Beckles later transferred to Indiana and became a standout guard during the 1989 season — his only as a starter. During Beckles' senior year, Indiana produced one of nation's top rushing attacks (214.5 yards per game). Beckles blocked for future NFL quarterback Trent Green, running backs Vaughn Dunbar (an NFL first-round pick) and Anthony Thompson (who won the Maxwell Award player of the year award in 1989), and Ernie Thompson, and alongside standout center Ron Vargo, who played briefly for the Arena Football League's Cleveland Thunderbolts in the early 1990s. Beckles received attention from NFL scouts as a senior when they turned to film from Indiana to scout, primarily, Thompson. As the team's primary pulling lineman, Beckles stood out on film.

Beckles graduated from IU with a BS in business.

==Professional football career==

Following Indiana, Beckles was selected in the fifth round of the 1990 NFL draft and the first round of the 1990 CFL draft, and started immediately for the Tampa Bay Buccaneers at right guard.

Beckles started seven seasons with the Bucs. During his time, the Bucs had 1,000 yard rushers in Reggie Cobb (1992) and Errict Rhett (1994, 1995). Beckles, who wore jersey no. 62, departed as a free agent after the 1996 season, signing a deal with the Philadelphia Eagles.

Beckles started two seasons for the Eagles at right guard. Ricky Watters had 1,000 yard seasons in each of Beckles' seasons as a starter with Philadelphia under offensive coordinator Jon Gruden.

Beckles signed with the New York Jets in 1999, but was released prior to the season. Head coach Bill Parcells criticized Beckles' conditioning during his time in New York. Parcells, however, told Beckles he would keep him as a veteran backup to the young guards. Beckles told Parcells, at that point in his career, his heart was not in the game enough to be a reserve.
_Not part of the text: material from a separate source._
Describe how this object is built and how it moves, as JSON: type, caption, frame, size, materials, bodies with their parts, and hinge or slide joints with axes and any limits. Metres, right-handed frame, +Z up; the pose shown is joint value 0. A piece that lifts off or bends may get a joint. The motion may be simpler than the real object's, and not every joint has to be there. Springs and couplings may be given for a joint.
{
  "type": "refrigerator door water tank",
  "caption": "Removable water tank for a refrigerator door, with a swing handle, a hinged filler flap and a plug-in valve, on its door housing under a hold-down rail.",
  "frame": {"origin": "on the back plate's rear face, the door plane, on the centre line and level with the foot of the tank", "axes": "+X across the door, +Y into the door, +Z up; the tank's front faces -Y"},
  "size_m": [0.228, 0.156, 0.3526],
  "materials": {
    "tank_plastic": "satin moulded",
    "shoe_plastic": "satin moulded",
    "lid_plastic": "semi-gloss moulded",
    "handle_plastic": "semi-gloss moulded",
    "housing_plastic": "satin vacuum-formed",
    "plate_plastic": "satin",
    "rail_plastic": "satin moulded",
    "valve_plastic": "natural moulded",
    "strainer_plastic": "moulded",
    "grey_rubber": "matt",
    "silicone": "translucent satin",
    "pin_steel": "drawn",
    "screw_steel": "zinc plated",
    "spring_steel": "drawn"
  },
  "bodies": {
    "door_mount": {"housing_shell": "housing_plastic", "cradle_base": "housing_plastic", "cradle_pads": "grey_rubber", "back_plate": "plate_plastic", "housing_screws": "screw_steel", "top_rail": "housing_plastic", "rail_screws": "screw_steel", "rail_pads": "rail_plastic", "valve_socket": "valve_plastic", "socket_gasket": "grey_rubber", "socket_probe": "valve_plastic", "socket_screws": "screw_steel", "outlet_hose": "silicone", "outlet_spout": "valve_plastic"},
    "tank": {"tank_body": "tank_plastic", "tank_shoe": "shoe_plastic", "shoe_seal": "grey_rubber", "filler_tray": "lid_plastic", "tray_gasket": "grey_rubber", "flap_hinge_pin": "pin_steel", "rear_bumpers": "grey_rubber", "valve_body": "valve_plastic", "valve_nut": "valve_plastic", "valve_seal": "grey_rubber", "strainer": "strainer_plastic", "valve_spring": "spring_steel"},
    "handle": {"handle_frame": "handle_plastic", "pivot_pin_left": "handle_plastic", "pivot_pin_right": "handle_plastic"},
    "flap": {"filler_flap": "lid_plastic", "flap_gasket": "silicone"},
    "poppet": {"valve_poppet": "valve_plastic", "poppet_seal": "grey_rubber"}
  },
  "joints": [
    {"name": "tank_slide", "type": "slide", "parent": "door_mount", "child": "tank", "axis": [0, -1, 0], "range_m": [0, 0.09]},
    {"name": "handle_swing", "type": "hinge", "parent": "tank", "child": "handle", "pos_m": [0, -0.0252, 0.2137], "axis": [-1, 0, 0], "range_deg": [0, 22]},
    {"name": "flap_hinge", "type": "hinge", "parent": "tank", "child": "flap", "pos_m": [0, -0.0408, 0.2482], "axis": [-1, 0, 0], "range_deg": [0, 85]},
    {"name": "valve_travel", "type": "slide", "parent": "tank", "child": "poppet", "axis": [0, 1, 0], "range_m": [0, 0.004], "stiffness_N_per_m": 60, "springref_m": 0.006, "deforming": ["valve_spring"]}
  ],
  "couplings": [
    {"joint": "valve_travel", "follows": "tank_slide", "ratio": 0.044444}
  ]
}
After being out of football in 1999, Beckles was in camp with the Denver Broncos for approximately one month in 2000. Beckles retired after suffering severe cramping due to dehydration.

Pre-draft measurables
| Height | Weight | Arm length | Hand span | 40-yard dash | 10-yard split | 20-yard split | 20-yard shuttle | Vertical jump | Broad jump | Bench press |
|---|---|---|---|---|---|---|---|---|---|---|
| 6 ft 1 in (1.85 m) | 296 lb (134 kg) | 31+1⁄2 in (0.80 m) | 9+1⁄2 in (0.24 m) | 5.23 s | 1.84 s | 3.00 s | 4.81 s | 26.5 in (0.67 m) | 8 ft 3 in (2.51 m) | 26 reps |

==Publishing, podcasting, and business ventures==
In addition to his other charitable and private ventures, Beckles was the publisher and editor-in-chief of What's Hot Tampa Bay Magazine, formerly As.I.Be Magazine, and once published his own website "Flavor of Tampa Bay."

He currently hosts two podcasts, "In the Trenches," where he comments on the Buccaneers and other NFL News, as well as the "Plant Power Podcast," where he interviews movers and shakers in alternative medicine and healing. Beckles is a staunch advocate of marijuana legalization.

Ian established the Dignitary brand in 2015. His Dignitary Tea and Kava House in South Tampa filled a niche in the South Tampa neighborhood where he currently lives. The establishment has attracted many customers from various walks of life, and has become an alternative to bars that sell alcohol.